--- begin DATASET ENTRIES ---
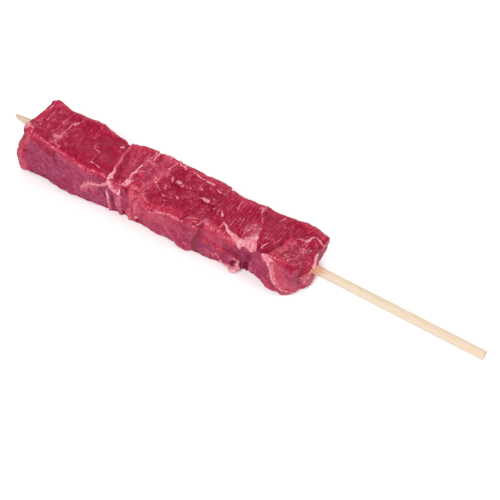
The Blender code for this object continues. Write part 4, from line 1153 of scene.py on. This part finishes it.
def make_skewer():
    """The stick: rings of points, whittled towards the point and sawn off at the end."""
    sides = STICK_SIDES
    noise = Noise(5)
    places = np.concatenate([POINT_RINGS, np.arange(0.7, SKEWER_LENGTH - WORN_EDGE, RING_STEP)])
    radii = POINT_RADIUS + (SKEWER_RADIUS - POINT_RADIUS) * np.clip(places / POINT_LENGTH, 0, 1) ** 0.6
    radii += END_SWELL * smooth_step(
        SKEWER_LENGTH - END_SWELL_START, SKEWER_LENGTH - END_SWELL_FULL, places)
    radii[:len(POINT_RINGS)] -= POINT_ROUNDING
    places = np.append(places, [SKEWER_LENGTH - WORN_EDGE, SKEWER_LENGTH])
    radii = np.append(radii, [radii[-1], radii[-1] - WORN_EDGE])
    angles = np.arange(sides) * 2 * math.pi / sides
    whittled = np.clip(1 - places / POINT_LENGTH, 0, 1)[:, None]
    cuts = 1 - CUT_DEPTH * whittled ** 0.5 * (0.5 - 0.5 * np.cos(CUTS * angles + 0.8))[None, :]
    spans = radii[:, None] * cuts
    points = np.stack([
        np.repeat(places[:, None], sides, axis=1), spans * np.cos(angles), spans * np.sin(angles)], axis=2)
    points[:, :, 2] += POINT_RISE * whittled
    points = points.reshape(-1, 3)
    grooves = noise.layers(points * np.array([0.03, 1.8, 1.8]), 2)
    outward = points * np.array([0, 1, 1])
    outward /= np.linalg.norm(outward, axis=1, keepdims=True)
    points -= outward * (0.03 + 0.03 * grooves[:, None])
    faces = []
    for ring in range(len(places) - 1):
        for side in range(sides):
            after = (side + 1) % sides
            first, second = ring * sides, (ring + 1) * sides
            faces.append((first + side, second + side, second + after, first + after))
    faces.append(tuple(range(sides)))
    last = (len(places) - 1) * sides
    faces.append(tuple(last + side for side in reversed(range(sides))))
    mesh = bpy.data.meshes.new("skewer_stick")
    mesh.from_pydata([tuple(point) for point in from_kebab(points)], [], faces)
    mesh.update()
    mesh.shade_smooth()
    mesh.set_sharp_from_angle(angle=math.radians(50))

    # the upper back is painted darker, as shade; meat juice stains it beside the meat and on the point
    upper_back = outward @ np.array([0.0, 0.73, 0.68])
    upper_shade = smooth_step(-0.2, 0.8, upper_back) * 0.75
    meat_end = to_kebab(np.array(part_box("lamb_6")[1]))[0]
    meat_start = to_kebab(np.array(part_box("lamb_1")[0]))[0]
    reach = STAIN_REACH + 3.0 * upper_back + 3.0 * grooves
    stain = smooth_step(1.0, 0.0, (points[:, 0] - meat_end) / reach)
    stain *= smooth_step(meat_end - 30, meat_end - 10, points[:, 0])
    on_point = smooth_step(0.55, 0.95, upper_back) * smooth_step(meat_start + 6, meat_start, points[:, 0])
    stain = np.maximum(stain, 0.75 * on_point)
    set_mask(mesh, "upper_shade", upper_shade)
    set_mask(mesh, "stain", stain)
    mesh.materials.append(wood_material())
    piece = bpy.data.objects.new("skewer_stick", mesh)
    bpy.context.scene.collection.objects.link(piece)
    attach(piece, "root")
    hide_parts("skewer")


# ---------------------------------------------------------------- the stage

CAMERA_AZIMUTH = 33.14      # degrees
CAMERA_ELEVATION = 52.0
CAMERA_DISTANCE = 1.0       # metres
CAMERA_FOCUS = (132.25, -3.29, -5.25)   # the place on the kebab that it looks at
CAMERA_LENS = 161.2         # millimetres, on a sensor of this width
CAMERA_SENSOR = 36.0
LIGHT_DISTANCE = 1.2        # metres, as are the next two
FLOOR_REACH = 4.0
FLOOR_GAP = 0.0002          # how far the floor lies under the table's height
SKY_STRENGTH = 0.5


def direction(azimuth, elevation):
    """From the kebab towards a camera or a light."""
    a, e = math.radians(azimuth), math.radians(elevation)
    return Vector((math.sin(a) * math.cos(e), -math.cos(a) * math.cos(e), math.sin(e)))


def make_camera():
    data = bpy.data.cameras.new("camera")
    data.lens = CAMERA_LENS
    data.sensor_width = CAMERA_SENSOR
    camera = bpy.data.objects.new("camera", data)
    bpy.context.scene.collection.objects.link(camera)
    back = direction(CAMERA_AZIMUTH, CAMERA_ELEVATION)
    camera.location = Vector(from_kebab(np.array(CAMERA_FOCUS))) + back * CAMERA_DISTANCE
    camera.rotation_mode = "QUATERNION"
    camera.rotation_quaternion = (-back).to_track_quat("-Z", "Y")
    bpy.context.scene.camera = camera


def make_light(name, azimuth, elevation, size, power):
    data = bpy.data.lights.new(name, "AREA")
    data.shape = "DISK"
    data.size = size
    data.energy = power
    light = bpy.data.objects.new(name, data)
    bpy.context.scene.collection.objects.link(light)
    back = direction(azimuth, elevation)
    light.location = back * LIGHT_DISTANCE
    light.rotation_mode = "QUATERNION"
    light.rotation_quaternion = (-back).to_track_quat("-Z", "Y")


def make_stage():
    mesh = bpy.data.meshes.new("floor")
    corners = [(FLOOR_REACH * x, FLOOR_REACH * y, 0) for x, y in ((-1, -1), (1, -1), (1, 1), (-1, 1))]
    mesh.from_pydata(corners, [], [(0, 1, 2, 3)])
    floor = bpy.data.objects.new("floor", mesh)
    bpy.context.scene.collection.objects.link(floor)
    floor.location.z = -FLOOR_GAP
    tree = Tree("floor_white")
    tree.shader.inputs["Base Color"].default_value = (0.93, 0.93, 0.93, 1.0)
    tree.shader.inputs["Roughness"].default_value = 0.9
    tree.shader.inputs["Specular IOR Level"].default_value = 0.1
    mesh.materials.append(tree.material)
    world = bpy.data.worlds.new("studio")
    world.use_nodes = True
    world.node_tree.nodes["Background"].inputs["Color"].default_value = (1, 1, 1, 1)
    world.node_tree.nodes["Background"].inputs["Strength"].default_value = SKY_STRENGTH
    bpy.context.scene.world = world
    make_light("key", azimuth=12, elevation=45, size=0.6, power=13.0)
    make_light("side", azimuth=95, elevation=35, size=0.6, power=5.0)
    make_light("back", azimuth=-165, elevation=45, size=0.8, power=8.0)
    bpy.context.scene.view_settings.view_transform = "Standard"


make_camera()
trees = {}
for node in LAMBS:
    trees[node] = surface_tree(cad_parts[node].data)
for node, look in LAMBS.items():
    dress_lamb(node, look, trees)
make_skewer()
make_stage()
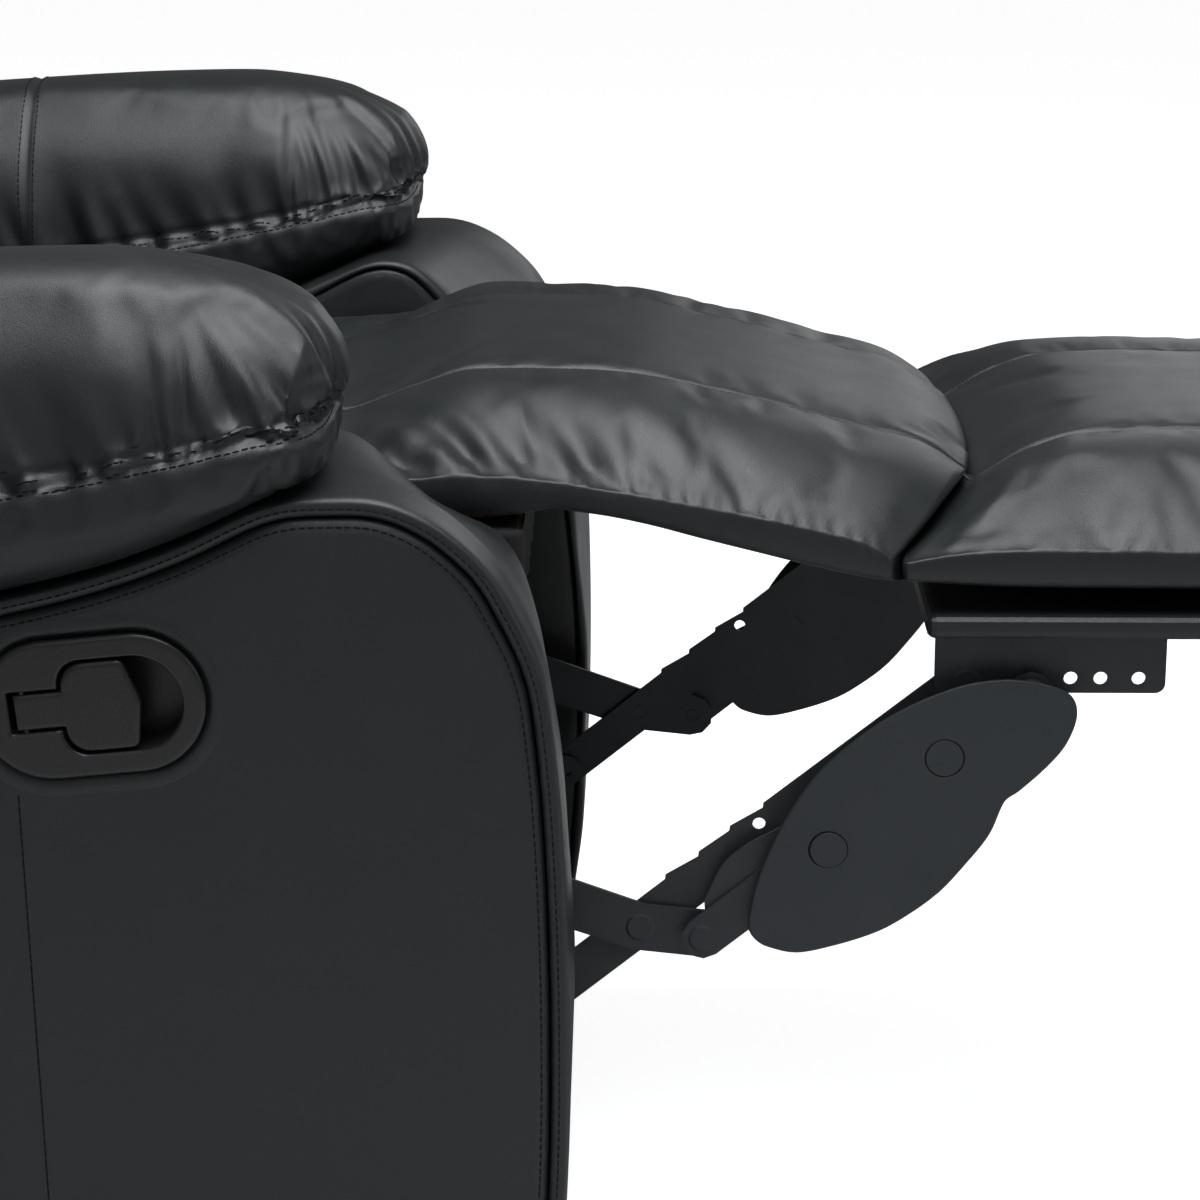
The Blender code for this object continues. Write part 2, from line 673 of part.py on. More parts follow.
--- end DATASET ENTRIES ---
SHORT EXERCISE => Each line of the material should be duplicated exactly, please.

THE RESULT =>
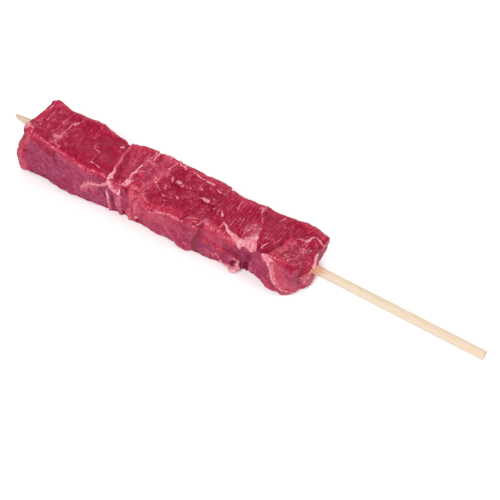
The Blender code for this object continues. Write part 4, from line 1153 of scene.py on. This part finishes it.
def make_skewer():
    """The stick: rings of points, whittled towards the point and sawn off at the end."""
    sides = STICK_SIDES
    noise = Noise(5)
    places = np.concatenate([POINT_RINGS, np.arange(0.7, SKEWER_LENGTH - WORN_EDGE, RING_STEP)])
    radii = POINT_RADIUS + (SKEWER_RADIUS - POINT_RADIUS) * np.clip(places / POINT_LENGTH, 0, 1) ** 0.6
    radii += END_SWELL * smooth_step(
        SKEWER_LENGTH - END_SWELL_START, SKEWER_LENGTH - END_SWELL_FULL, places)
    radii[:len(POINT_RINGS)] -= POINT_ROUNDING
    places = np.append(places, [SKEWER_LENGTH - WORN_EDGE, SKEWER_LENGTH])
    radii = np.append(radii, [radii[-1], radii[-1] - WORN_EDGE])
    angles = np.arange(sides) * 2 * math.pi / sides
    whittled = np.clip(1 - places / POINT_LENGTH, 0, 1)[:, None]
    cuts = 1 - CUT_DEPTH * whittled ** 0.5 * (0.5 - 0.5 * np.cos(CUTS * angles + 0.8))[None, :]
    spans = radii[:, None] * cuts
    points = np.stack([
        np.repeat(places[:, None], sides, axis=1), spans * np.cos(angles), spans * np.sin(angles)], axis=2)
    points[:, :, 2] += POINT_RISE * whittled
    points = points.reshape(-1, 3)
    grooves = noise.layers(points * np.array([0.03, 1.8, 1.8]), 2)
    outward = points * np.array([0, 1, 1])
    outward /= np.linalg.norm(outward, axis=1, keepdims=True)
    points -= outward * (0.03 + 0.03 * grooves[:, None])
    faces = []
    for ring in range(len(places) - 1):
        for side in range(sides):
            after = (side + 1) % sides
            first, second = ring * sides, (ring + 1) * sides
            faces.append((first + side, second + side, second + after, first + after))
    faces.append(tuple(range(sides)))
    last = (len(places) - 1) * sides
    faces.append(tuple(last + side for side in reversed(range(sides))))
    mesh = bpy.data.meshes.new("skewer_stick")
    mesh.from_pydata([tuple(point) for point in from_kebab(points)], [], faces)
    mesh.update()
    mesh.shade_smooth()
    mesh.set_sharp_from_angle(angle=math.radians(50))

    # the upper back is painted darker, as shade; meat juice stains it beside the meat and on the point
    upper_back = outward @ np.array([0.0, 0.73, 0.68])
    upper_shade = smooth_step(-0.2, 0.8, upper_back) * 0.75
    meat_end = to_kebab(np.array(part_box("lamb_6")[1]))[0]
    meat_start = to_kebab(np.array(part_box("lamb_1")[0]))[0]
    reach = STAIN_REACH + 3.0 * upper_back + 3.0 * grooves
    stain = smooth_step(1.0, 0.0, (points[:, 0] - meat_end) / reach)
    stain *= smooth_step(meat_end - 30, meat_end - 10, points[:, 0])
    on_point = smooth_step(0.55, 0.95, upper_back) * smooth_step(meat_start + 6, meat_start, points[:, 0])
    stain = np.maximum(stain, 0.75 * on_point)
    set_mask(mesh, "upper_shade", upper_shade)
    set_mask(mesh, "stain", stain)
    mesh.materials.append(wood_material())
    piece = bpy.data.objects.new("skewer_stick", mesh)
    bpy.context.scene.collection.objects.link(piece)
    attach(piece, "root")
    hide_parts("skewer")


# ---------------------------------------------------------------- the stage

CAMERA_AZIMUTH = 33.14      # degrees
CAMERA_ELEVATION = 52.0
CAMERA_DISTANCE = 1.0       # metres
CAMERA_FOCUS = (132.25, -3.29, -5.25)   # the place on the kebab that it looks at
CAMERA_LENS = 161.2         # millimetres, on a sensor of this width
CAMERA_SENSOR = 36.0
LIGHT_DISTANCE = 1.2        # metres, as are the next two
FLOOR_REACH = 4.0
FLOOR_GAP = 0.0002          # how far the floor lies under the table's height
SKY_STRENGTH = 0.5


def direction(azimuth, elevation):
    """From the kebab towards a camera or a light."""
    a, e = math.radians(azimuth), math.radians(elevation)
    return Vector((math.sin(a) * math.cos(e), -math.cos(a) * math.cos(e), math.sin(e)))


def make_camera():
    data = bpy.data.cameras.new("camera")
    data.lens = CAMERA_LENS
    data.sensor_width = CAMERA_SENSOR
    camera = bpy.data.objects.new("camera", data)
    bpy.context.scene.collection.objects.link(camera)
    back = direction(CAMERA_AZIMUTH, CAMERA_ELEVATION)
    camera.location = Vector(from_kebab(np.array(CAMERA_FOCUS))) + back * CAMERA_DISTANCE
    camera.rotation_mode = "QUATERNION"
    camera.rotation_quaternion = (-back).to_track_quat("-Z", "Y")
    bpy.context.scene.camera = camera


def make_light(name, azimuth, elevation, size, power):
    data = bpy.data.lights.new(name, "AREA")
    data.shape = "DISK"
    data.size = size
    data.energy = power
    light = bpy.data.objects.new(name, data)
    bpy.context.scene.collection.objects.link(light)
    back = direction(azimuth, elevation)
    light.location = back * LIGHT_DISTANCE
    light.rotation_mode = "QUATERNION"
    light.rotation_quaternion = (-back).to_track_quat("-Z", "Y")


def make_stage():
    mesh = bpy.data.meshes.new("floor")
    corners = [(FLOOR_REACH * x, FLOOR_REACH * y, 0) for x, y in ((-1, -1), (1, -1), (1, 1), (-1, 1))]
    mesh.from_pydata(corners, [], [(0, 1, 2, 3)])
    floor = bpy.data.objects.new("floor", mesh)
    bpy.context.scene.collection.objects.link(floor)
    floor.location.z = -FLOOR_GAP
    tree = Tree("floor_white")
    tree.shader.inputs["Base Color"].default_value = (0.93, 0.93, 0.93, 1.0)
    tree.shader.inputs["Roughness"].default_value = 0.9
    tree.shader.inputs["Specular IOR Level"].default_value = 0.1
    mesh.materials.append(tree.material)
    world = bpy.data.worlds.new("studio")
    world.use_nodes = True
    world.node_tree.nodes["Background"].inputs["Color"].default_value = (1, 1, 1, 1)
    world.node_tree.nodes["Background"].inputs["Strength"].default_value = SKY_STRENGTH
    bpy.context.scene.world = world
    make_light("key", azimuth=12, elevation=45, size=0.6, power=13.0)
    make_light("side", azimuth=95, elevation=35, size=0.6, power=5.0)
    make_light("back", azimuth=-165, elevation=45, size=0.8, power=8.0)
    bpy.context.scene.view_settings.view_transform = "Standard"


make_camera()
trees = {}
for node in LAMBS:
    trees[node] = surface_tree(cad_parts[node].data)
for node, look in LAMBS.items():
    dress_lamb(node, look, trees)
make_skewer()
make_stage()
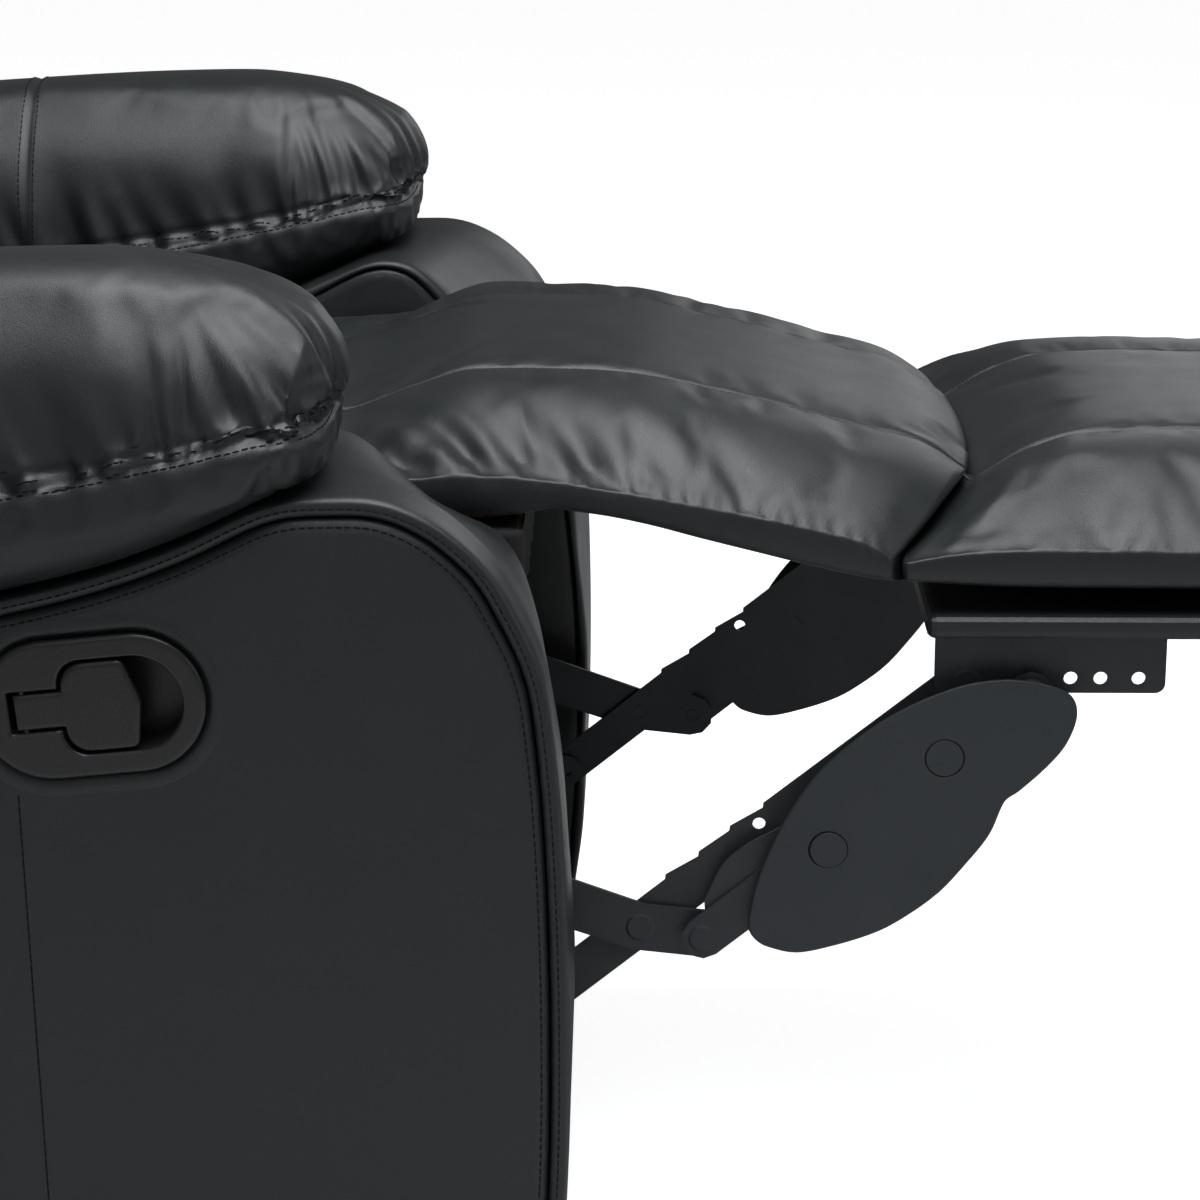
The Blender code for this object continues. Write part 2, from line 673 of part.py on. More parts follow.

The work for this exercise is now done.